SPITZKOPPE: COMUNIDAD Y ALOJAMIENTOS

Nuestros guías nos acompañan a un abrigo rocoso oculto tras una mole de piedra que escalamos con dificultad. Allí nos muestran lo que se conserva de un mural en el que apenas se adivinan unas pocas figuras. Poco a poco nuestros ojos se acostumbran a este arte rupestre y empezamos a reconocer más figuras en los trazos sutiles y casi imperceptibles que recorren la superficie de la roca. Hay grupos de mamíferos. Y cazadores. La escena muestra la asechanza del cazador a la presa, envuelta de un ritual mágico, casi atávico. Los guías nos hablan del sigilo de los cazadores.
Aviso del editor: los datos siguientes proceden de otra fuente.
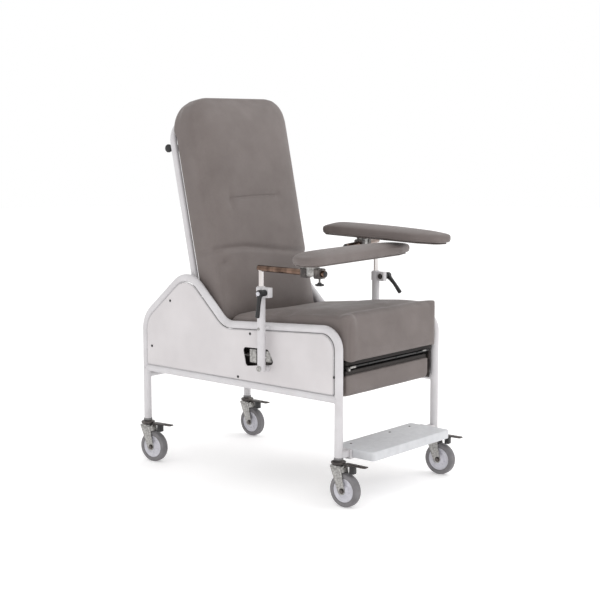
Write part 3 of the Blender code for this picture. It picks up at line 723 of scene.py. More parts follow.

De sus gestos y camuflajes, de los susurros y chasquidos con los que tejen un lenguaje sonoro, misterioso y gutural que sigue vivo entre los hablantes de este lugar. 
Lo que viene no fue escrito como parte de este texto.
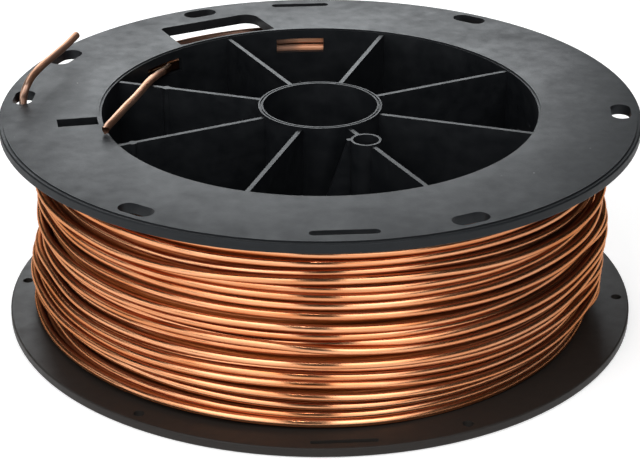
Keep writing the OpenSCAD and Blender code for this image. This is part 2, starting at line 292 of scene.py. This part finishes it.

El macizo de granito rosa de Spitzkoppe tiene rincones únicos

Acto seguido, los guías nos muestran las plantas y arbustos a los que deben su nombre los bosquimanos. Nos instruyen sobre sus aromas, colores y sabores. Sobre sus usos y costumbres. Un saber precioso e imprescindible para quien debe vivir en un desierto. Después, nos explican los hábitos de los rastreadores, cargados con huevos de avestruz llenos de agua que ocultan en oquedades y hoyos que fijarán hitos y jalonarán las jornadas de las extensas rutas que les llevarán hasta las tierras lejanas en donde pastan las cebras, gacelas y jirafas que ansían cazar con sus lanzas y sus flechas.

 

Tras la visita, nuestro grupo desciende de nuevo a la llanura. Llega la hora de seguir nuestro viaje. Atrás queda el pasado del mundo. El testimonio mudo de nuestra memoria paleolítica. La roca sobre la que se estableció nuestro destino incierto y peregrino. El punto exacto donde quizás pudo empezar todo. El hogar del que salimos para nunca volver a entrar. El lugar del que partieron todos nuestros viajes.